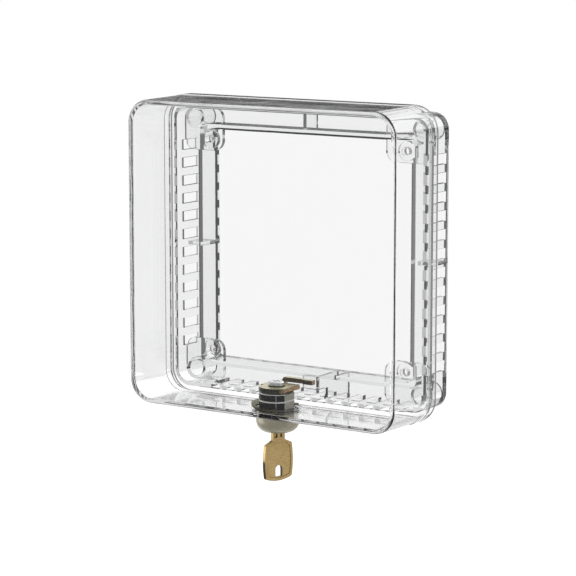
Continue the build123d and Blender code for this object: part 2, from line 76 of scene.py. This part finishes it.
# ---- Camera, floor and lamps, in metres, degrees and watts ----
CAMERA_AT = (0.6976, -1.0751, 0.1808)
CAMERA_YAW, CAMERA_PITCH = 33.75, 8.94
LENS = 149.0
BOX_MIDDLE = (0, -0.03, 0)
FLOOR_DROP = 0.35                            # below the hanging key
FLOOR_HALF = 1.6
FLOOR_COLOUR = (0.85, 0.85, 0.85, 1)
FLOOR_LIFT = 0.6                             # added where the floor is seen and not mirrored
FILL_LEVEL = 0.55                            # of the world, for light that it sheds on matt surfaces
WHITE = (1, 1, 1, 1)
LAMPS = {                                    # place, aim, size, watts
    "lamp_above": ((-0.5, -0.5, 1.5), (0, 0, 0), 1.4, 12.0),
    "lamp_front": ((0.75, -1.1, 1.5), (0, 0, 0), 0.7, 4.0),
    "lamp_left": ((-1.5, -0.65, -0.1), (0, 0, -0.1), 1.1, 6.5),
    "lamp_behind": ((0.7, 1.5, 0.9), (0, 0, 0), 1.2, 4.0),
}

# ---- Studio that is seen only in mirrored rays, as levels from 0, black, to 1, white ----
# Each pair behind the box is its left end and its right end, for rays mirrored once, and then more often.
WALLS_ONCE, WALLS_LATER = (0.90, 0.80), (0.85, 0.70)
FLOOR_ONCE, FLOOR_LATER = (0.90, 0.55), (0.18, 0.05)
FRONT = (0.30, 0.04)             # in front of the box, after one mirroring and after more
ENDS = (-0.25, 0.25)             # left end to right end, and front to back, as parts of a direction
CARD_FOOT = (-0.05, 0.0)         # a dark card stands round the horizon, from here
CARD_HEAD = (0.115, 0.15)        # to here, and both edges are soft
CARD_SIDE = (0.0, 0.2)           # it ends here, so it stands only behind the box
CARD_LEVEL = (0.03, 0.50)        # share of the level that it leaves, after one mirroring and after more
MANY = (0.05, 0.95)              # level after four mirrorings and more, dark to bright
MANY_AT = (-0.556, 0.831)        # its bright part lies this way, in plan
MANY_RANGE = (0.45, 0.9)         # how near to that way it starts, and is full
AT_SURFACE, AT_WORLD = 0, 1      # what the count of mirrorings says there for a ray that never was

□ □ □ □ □

= What you should do =
Extract all of the data above without altering anything.

= Answer =
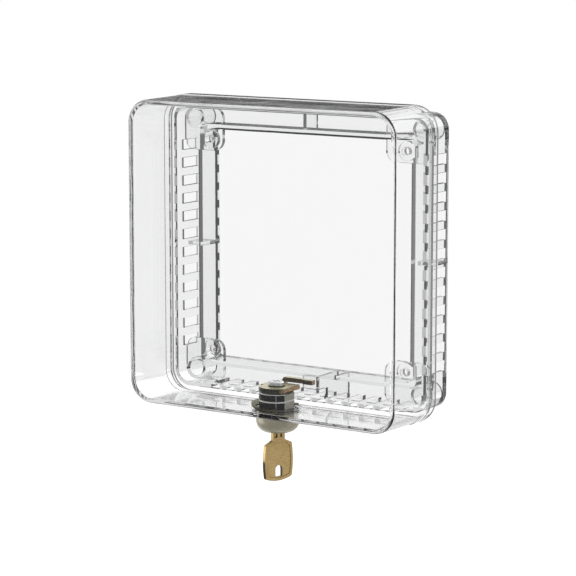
Continue the build123d and Blender code for this object: part 2, from line 76 of scene.py. This part finishes it.
# ---- Camera, floor and lamps, in metres, degrees and watts ----
CAMERA_AT = (0.6976, -1.0751, 0.1808)
CAMERA_YAW, CAMERA_PITCH = 33.75, 8.94
LENS = 149.0
BOX_MIDDLE = (0, -0.03, 0)
FLOOR_DROP = 0.35                            # below the hanging key
FLOOR_HALF = 1.6
FLOOR_COLOUR = (0.85, 0.85, 0.85, 1)
FLOOR_LIFT = 0.6                             # added where the floor is seen and not mirrored
FILL_LEVEL = 0.55                            # of the world, for light that it sheds on matt surfaces
WHITE = (1, 1, 1, 1)
LAMPS = {                                    # place, aim, size, watts
    "lamp_above": ((-0.5, -0.5, 1.5), (0, 0, 0), 1.4, 12.0),
    "lamp_front": ((0.75, -1.1, 1.5), (0, 0, 0), 0.7, 4.0),
    "lamp_left": ((-1.5, -0.65, -0.1), (0, 0, -0.1), 1.1, 6.5),
    "lamp_behind": ((0.7, 1.5, 0.9), (0, 0, 0), 1.2, 4.0),
}

# ---- Studio that is seen only in mirrored rays, as levels from 0, black, to 1, white ----
# Each pair behind the box is its left end and its right end, for rays mirrored once, and then more often.
WALLS_ONCE, WALLS_LATER = (0.90, 0.80), (0.85, 0.70)
FLOOR_ONCE, FLOOR_LATER = (0.90, 0.55), (0.18, 0.05)
FRONT = (0.30, 0.04)             # in front of the box, after one mirroring and after more
ENDS = (-0.25, 0.25)             # left end to right end, and front to back, as parts of a direction
CARD_FOOT = (-0.05, 0.0)         # a dark card stands round the horizon, from here
CARD_HEAD = (0.115, 0.15)        # to here, and both edges are soft
CARD_SIDE = (0.0, 0.2)           # it ends here, so it stands only behind the box
CARD_LEVEL = (0.03, 0.50)        # share of the level that it leaves, after one mirroring and after more
MANY = (0.05, 0.95)              # level after four mirrorings and more, dark to bright
MANY_AT = (-0.556, 0.831)        # its bright part lies this way, in plan
MANY_RANGE = (0.45, 0.9)         # how near to that way it starts, and is full
AT_SURFACE, AT_WORLD = 0, 1      # what the count of mirrorings says there for a ray that never was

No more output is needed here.